The painter has been deemed a sufferer of the infamous Short Man Syndrome, or Napoleon Complex. Whether his height can be attributable to his hot temper and narcissistic demeanour is a topic of debate, but few disagree that his misogynistic tendencies were deplorable, even by his contemporary standards.

“Women are machines for suffering,” Picasso said to his mistress, Françoise Gilot, in 1943. He intended to suggest that women caused him no end of trouble, but his promiscuous track record meant he was a jet-black pot calling a kettle black. Like a pint-sized Henry VIII, Picasso left an eternity of female suffering in his wake. He once noted that women were either like “goddesses” or “doormats”; in reality, he seemed to convert the former into the latter.

Beyond the various “loves” of his life, Picasso treated his family with similarly unbased contempt. Using his money and status as an influence, Picasso would insist that his children and their partners relied on him for cash flow.

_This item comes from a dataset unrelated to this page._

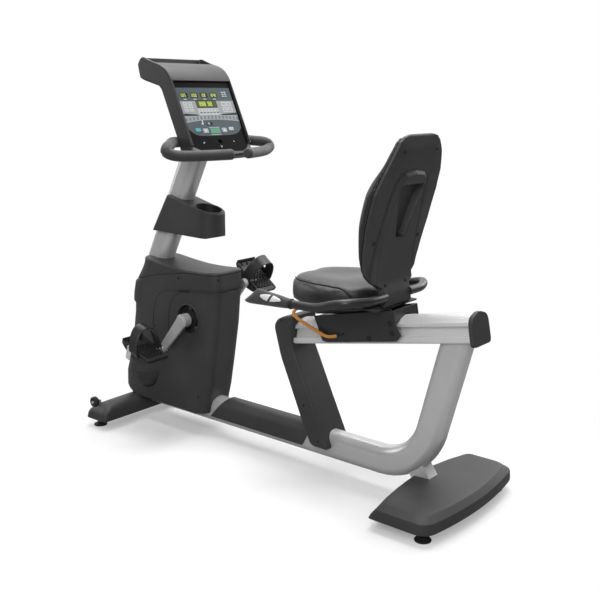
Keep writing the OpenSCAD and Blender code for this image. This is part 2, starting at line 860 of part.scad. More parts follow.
cushion_knots = [[100, 0], [107, 62], [142, 122], [212, 164], [290, cushion_half], [372, cushion_half - 4], [428, 150],
    [454, 100], [456, 0]];

seat_mid = [285, 0];

module seat_cushion() {
    plan = smooth(cushion_knots, 4);
    outline = concat([for (p = plan) [p[0], -p[1]]], reversed(plan));
    color("#222224") hull() {
        translate([0, 0, 664]) linear_extrude(40) polygon(outline);
        translate([0, 0, 664]) linear_extrude(61) polygon([for (p = outline) seat_mid + 0.92 * (p - seat_mid)]);
        translate([0, 0, 664]) linear_extrude(71) polygon([for (p = outline) seat_mid + 0.74 * (p - seat_mid)]);
    }
}

back_rear = smooth([[483, 659], [476, 700], [462, 752], [467, 826], [490, 931], [518, 1031], [541, 1095], [559, 1156], [566, 1204]], 3);
back_front = smooth([[448, 740], [432, 819], [431, 902], [443, 977], [469, 1057], [503, 1118], [525, 1189], [532, 1207]], 3);
back_half_knots = smooth([[659, 78], [722, 80], [745, 118], [770, 146], [826, 161], [931, 176], [1031, back_half - 2],
    [1095, 162], [1156, 135], [1190, 110], [1205, 84], [1212, 40], [1212, 0]], 3);

module back_outline() {
    polygon(concat([for (k = back_half_knots) [k[1], k[0]]], reversed([for (k = back_half_knots) [-k[1], k[0]]])));
}

// Outline of the raised middle panel and of the hand pocket, as distance across and height
panel_knots = [[80, 659], [96, 700], [109, 737], [98, 853], [85, 980], [70, 1073], [50, 1088]];
pocket_knots = [[24, 893], [60, 1040], [54, 1050]];

module mirrored_outline(knots) {
    polygon(concat(knots, reversed([for (k = knots) [-k[0], k[1]]])));
}

// Band that follows the backrest's rear line between two depths
module back_band(front, rear) {
    slab(-200, 200) polygon(concat([for (p = back_rear) p + [rear, 0]], reversed([for (p = back_rear) p + [front, 0]])));
}

// Outline seen from behind, extruded along the bike
module from_behind() {
    translate([300, 0, 0]) rotate([90, 0, 90]) linear_extrude(400) children();
}

module back_shell() {
    color("#333335") difference() {
        union() {
            intersection() {
                back_band(-10, 4);
                from_behind() back_outline();
            }
            intersection() {
                back_band(0, 18);
                from_behind() mirrored_outline(panel_knots);
            }
        }
        intersection() {
            back_band(-4, 60);
            from_behind() mirrored_outline(pocket_knots);
        }
        both_sides() bar(smooth(seat_bar_knots, 3), seat_bar_r + lining);
    }
}

module back_pad() {
    color("#222224") intersection() {
        slab(-200, 200) polygon(concat([for (p = back_rear) if (p[1] > 738) p - [10.3, 0]], reversed(back_front)));
        from_behind() back_outline();
    }
}

seat_bar_knots = [[492, 70, 694], [488, 150, 694], [452, 220, 696], [400, 234, 686], [330, 236, 668], [240, 236, 666]];

module seat_handlebar() {
    color("#2c2c2e") both_sides() bar(smooth(seat_bar_knots, 3), seat_bar_r);
}

module seat_grips() {
    color("#3a3a3c") difference() {
        both_sides() bar([[232, 236, 666], [161, 237, 667], [60, 240, 668]], 18);
        both_sides() bar(smooth(seat_bar_knots, 3), seat_bar_r);
        pulse_blanks();
    }
}

module pulse_blanks() {
    both_sides() for (x = [118, 160]) translate([x, 238, 684]) cube([32, 18, 4], center = true);
}

module pulse_plates() {
    color("silver") pulse_blanks();
}

// ---- Feet and wheels ----

module foot(x, y) {
    color("#1c1c1e") translate([x, y, 0]) {
        cylinder(r = 27, h = 6);
        cylinder(r = 14, h = 14);
        cylinder(r = foot_stem_r, h = 60);
    }
}

module transport_wheel() {
    color("#202022") translate([wheel_at[0], wheel_at[1] - 9, wheel_at[2]]) rotate([-90, 0, 0]) difference() {
        cylinder(r = wheel_r, h = 17);
        translate([0, 0, -1]) cylinder(r = 5 + run_gap, h = 20);
    }
}

base_tube();
rear_post();
mast();
front_crossbar();
front_stabiliser_cover();
rear_crossbar();
rear_stabiliser_cover();
rear_stub();
strut_post();
strut_cover();
base_cover();
seat_rail();
rail_end_cap();
shroud_left();
shroud_right();
shroud_cap();
cover_screws();
cup_holder();
console_housing();
console_bezel();
console_glass();
console_display();
handlebar();
handlebar_grips();
drive_frame();
crank_bearings();
drive_belt();
crank_axle();
drive_pulley();
crank_arms();
pedal_spindles();
pedal_left();
pedal_strap_left();
pedal_right();
pedal_strap_right();
generator_rotor();
carriage_plates();
seat_frame();
seat_cushion();
back_shell();
back_pad();
seat_handlebar();
seat_grips();
pulse_plates();
carriage_bolts();
roller_pair(roller_s[0]);  // front_rollers
roller_pair(roller_s[1]);  // rear_rollers
adjust_lever();
lock_shoe();
mirror([0, 1, 0]) transport_wheel();  // transport_wheel_left
transport_wheel();  // transport_wheel_right
foot(front_foot[0], -front_foot[1]);  // foot_front_left
foot(front_foot[0], front_foot[1]);  // foot_front_right
foot(rear_foot[0], -rear_foot[1]);  // foot_rear_left
foot(rear_foot[0], rear_foot[1]);  // foot_rear_right
key(0, "seagreen");  // key_start
key(2, "lightgray");  // key_up
key(1, "lightgray");  // key_down
key(3, "teal");  // key_mode
key(4, "lightgray");  // key_stop
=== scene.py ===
"""Looks of the recumbent exercise bike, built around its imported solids.

Shapes are worked out in millimetres and become metres when their mesh is built; textures are in metres.
X runs rearwards, Y to the rider's right, Z up.
"""

from __future__ import annotations

import json
import logging
import math
from dataclasses import dataclass
from enum import Enum
from typing import Any, Callable, Sequence

import bmesh
import bpy
import numpy as np
from mathutils import Matrix, Vector
from mathutils.bvhtree import BVHTree

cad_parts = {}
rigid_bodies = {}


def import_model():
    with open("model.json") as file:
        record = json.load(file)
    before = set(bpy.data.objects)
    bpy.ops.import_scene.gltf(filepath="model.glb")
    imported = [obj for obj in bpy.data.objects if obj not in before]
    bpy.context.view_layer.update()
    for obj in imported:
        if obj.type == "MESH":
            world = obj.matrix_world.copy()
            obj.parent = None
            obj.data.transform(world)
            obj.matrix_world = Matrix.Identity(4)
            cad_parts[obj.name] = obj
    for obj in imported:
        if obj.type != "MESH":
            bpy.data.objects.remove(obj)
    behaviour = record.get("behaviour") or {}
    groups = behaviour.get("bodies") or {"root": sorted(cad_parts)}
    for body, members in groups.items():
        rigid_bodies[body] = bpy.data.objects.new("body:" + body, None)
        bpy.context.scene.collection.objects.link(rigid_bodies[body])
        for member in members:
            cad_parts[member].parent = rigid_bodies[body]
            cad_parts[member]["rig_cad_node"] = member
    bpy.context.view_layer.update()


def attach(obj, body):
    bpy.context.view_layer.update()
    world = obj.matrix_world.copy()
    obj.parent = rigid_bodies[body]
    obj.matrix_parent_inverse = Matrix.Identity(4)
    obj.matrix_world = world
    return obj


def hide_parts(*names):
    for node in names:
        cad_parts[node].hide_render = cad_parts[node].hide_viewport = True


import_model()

Array = np.ndarray
Obj = bpy.types.Object
Triple = tuple[float, float, float]
Pairs = tuple[tuple[float, float], ...]
Triples = tuple[Triple, ...]
MM = 0.001
QUARTER = math.pi / 2
WELD = 2e-6
SIDES = (-1, 1)
FAR = 1e9
LOG = logging.getLogger("bike")


# --- curves and outlines ---


def arr(values: Any) -> Array:
    """The values as a float array."""
    return np.asarray(values, float)


def smooth(knots: Any, per: int = 8) -> Array:
    """A Catmull-Rom curve through the knots: each span is a cubic of its four nearest knots.

    Args:
        knots: points of any dimension, one per row.
        per: points in each span.

    Returns:
        The curve's points, one per row.
    """
    k = arr(knots)
    spans = len(k) - 1
    i = np.repeat(np.arange(spans), per)
    t = np.tile(np.arange(per) / per, spans)[:, None]
    a, b, c, d = (k[np.clip(i + step, 0, spans)] for step in (-1, 0, 1, 2))
    out = 0.5 * (2 * b + (c - a) * t + (2 * a - 5 * b + 4 * c - d) * t**2 + (3 * b - a - 3 * c + d) * t**3)
    return np.vstack([out, k[-1:]])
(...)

When Marina’s parents, Paulo and Emiliénne, broke up, Picasso sided with his son to keep Emiliénne, who was an alcoholic, and Marina in poverty to teach them a lesson.

When the artistic tyrant passed away, his legacy held 13,500 paintings, 100,000 prints and engravings, 300 sculptures and ceramics, 34,000 illustrations and seven significant women – two of whom committed suicide and two who went mad under his oppression.

People certainly would have stared when they saw Pablo Picasso walk down the street or drive around in a Cadillac Eldorado. Some may have turned green with envy, but it’s conceivable that behind closed doors, the ‘A’ word was used by many more.